• Your instructions: List every line in this data where the string "handed" occurs.

• Listed entries:
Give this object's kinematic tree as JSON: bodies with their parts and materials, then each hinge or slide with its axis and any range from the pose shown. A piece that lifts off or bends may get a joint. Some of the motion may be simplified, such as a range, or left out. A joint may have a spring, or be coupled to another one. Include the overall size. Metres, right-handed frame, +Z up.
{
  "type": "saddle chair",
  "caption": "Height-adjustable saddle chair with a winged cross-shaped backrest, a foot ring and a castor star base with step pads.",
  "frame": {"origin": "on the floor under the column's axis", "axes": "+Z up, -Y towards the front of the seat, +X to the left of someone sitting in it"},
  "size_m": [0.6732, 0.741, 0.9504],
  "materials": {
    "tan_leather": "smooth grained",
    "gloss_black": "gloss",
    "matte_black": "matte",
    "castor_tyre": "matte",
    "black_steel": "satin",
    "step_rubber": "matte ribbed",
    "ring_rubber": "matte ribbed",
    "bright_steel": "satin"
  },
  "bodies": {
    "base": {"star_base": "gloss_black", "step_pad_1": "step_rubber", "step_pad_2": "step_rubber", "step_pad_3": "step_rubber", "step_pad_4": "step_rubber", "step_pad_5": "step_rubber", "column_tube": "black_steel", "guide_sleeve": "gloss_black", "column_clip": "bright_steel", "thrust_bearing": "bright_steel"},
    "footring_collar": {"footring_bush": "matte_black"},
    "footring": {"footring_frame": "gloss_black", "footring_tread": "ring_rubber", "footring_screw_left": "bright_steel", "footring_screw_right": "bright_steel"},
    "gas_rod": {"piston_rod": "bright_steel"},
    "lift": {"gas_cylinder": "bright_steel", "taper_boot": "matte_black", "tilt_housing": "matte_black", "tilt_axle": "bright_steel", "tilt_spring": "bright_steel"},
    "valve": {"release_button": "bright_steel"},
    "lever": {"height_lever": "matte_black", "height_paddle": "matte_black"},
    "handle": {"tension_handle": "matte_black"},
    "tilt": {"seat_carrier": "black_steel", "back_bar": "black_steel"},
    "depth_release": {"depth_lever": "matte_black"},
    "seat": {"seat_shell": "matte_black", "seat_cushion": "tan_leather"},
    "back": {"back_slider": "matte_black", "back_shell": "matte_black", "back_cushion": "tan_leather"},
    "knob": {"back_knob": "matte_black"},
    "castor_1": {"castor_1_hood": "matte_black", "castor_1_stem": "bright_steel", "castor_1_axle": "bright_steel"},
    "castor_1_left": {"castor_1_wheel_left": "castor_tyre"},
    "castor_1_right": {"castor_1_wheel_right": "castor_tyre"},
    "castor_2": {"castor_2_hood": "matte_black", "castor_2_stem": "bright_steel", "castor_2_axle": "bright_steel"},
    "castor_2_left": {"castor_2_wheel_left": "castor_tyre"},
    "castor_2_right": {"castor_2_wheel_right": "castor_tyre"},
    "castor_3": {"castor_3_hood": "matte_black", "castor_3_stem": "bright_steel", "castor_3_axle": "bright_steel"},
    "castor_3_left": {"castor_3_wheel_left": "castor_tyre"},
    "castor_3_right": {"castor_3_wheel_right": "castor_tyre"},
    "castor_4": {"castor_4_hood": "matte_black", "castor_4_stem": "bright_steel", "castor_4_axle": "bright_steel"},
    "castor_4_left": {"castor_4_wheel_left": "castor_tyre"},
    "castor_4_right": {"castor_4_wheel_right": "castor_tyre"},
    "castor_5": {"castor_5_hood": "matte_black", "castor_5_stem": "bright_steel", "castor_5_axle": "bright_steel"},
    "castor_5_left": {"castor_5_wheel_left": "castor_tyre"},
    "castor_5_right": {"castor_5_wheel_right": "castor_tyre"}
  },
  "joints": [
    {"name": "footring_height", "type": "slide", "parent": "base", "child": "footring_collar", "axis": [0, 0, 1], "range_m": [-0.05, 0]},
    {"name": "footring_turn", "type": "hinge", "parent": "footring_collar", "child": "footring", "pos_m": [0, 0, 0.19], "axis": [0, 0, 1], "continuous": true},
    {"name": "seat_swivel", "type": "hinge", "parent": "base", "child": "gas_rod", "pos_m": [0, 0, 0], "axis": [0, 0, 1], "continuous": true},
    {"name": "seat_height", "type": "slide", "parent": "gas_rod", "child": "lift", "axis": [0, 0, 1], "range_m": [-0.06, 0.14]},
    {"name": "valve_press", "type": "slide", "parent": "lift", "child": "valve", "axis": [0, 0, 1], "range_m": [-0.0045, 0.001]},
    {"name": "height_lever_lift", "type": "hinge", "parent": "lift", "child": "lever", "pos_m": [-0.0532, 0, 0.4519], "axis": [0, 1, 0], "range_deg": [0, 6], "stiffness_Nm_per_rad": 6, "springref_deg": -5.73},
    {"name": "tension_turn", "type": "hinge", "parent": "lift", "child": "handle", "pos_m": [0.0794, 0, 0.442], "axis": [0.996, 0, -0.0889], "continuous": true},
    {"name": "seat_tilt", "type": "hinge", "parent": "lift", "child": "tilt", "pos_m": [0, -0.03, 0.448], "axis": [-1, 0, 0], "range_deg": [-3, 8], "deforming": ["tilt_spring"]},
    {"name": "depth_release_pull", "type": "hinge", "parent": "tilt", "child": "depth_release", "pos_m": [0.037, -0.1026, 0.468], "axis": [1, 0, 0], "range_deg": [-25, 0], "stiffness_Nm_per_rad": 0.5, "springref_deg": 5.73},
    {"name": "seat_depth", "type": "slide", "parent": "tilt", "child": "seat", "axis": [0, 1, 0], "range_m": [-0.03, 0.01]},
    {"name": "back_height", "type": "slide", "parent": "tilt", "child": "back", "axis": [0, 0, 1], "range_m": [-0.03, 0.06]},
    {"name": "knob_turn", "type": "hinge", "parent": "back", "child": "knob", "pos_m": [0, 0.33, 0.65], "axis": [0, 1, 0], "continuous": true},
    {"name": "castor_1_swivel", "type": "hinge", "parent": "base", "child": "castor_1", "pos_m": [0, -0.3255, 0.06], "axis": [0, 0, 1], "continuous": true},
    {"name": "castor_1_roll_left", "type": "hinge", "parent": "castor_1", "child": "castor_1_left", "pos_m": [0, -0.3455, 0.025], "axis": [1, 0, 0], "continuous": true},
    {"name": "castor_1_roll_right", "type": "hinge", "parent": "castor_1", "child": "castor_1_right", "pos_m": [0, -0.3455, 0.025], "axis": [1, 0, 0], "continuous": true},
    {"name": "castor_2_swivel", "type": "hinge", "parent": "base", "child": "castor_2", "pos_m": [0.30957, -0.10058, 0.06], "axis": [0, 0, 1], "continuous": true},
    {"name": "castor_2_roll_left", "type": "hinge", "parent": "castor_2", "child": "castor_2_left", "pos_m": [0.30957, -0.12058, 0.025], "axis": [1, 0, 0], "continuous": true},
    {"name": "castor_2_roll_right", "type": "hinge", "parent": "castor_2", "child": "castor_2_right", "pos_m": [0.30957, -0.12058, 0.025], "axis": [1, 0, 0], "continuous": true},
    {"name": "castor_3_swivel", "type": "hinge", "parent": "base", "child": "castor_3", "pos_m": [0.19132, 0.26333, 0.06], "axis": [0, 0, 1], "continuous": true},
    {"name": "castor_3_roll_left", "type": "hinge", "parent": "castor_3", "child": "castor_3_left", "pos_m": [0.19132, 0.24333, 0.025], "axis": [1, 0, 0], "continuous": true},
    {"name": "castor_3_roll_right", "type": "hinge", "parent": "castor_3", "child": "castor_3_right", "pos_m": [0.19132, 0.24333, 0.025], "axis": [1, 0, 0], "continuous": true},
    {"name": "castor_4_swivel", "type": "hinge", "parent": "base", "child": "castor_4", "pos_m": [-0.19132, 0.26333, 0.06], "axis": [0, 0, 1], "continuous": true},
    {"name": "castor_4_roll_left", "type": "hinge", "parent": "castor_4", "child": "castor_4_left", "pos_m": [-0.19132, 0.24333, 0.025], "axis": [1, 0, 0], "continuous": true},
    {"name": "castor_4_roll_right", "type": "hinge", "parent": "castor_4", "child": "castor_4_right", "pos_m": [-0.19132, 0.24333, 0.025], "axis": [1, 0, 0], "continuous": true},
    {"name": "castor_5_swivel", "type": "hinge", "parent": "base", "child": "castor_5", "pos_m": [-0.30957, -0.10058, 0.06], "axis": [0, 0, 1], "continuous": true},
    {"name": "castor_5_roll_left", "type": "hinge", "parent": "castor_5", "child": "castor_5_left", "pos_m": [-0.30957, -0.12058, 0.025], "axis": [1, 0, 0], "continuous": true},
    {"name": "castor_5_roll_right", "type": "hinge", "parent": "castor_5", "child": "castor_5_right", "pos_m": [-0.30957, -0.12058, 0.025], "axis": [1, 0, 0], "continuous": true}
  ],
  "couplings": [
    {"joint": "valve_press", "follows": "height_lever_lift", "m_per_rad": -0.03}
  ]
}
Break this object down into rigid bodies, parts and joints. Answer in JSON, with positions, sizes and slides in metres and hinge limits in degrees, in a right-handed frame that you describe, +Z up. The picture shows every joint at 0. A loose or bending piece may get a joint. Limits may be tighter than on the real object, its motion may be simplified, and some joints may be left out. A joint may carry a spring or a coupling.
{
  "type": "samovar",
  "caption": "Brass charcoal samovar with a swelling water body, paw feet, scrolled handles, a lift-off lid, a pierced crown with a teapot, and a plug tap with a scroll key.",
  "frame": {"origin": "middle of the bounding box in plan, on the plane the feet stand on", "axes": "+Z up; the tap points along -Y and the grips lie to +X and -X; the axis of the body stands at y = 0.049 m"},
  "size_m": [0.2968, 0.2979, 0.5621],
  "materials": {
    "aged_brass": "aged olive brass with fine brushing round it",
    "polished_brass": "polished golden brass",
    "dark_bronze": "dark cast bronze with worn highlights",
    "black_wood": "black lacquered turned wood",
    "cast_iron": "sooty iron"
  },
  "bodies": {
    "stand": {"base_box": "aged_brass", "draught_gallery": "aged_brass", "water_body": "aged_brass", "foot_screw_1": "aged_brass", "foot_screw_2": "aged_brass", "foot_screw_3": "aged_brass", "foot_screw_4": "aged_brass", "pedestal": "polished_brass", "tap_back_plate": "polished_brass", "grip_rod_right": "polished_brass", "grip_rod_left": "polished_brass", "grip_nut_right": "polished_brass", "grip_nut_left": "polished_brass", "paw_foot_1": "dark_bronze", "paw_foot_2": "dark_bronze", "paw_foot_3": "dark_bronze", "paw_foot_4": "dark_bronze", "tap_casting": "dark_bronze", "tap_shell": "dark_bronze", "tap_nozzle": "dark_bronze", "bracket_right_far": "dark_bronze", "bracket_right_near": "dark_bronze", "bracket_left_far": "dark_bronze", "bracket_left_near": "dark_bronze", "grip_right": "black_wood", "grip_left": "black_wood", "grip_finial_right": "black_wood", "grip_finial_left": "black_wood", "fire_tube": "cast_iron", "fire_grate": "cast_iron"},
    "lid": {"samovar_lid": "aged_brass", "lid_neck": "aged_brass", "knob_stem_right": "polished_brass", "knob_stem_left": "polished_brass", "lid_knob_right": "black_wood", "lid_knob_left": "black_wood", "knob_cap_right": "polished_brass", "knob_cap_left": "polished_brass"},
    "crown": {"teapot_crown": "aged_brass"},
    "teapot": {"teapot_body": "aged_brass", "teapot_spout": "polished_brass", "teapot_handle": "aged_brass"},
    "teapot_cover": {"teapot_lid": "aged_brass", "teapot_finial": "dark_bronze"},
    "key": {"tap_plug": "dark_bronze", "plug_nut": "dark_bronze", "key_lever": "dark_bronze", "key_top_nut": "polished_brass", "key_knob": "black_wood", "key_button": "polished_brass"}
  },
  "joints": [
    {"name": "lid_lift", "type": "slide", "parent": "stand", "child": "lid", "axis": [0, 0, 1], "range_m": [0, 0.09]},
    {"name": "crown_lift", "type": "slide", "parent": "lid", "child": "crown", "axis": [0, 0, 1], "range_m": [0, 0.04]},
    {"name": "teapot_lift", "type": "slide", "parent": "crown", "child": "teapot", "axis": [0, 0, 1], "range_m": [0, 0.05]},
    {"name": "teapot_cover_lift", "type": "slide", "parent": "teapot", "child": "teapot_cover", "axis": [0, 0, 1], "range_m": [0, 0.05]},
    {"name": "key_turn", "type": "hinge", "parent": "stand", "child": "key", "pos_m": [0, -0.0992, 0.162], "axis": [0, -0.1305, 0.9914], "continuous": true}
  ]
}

• Output:
Give this object's kinematic tree as JSON: bodies with their parts and materials, then each hinge or slide with its axis and any range from the pose shown. A piece that lifts off or bends may get a joint. Some of the motion may be simplified, such as a range, or left out. A joint may have a spring, or be coupled to another one. Include the overall size. Metres, right-handed frame, +Z up.
Break this object down into rigid bodies, parts and joints. Answer in JSON, with positions, sizes and slides in metres and hinge limits in degrees, in a right-handed frame that you describe, +Z up. The picture shows every joint at 0. A loose or bending piece may get a joint. Limits may be tighter than on the real object, its motion may be simplified, and some joints may be left out. A joint may carry a spring or a coupling.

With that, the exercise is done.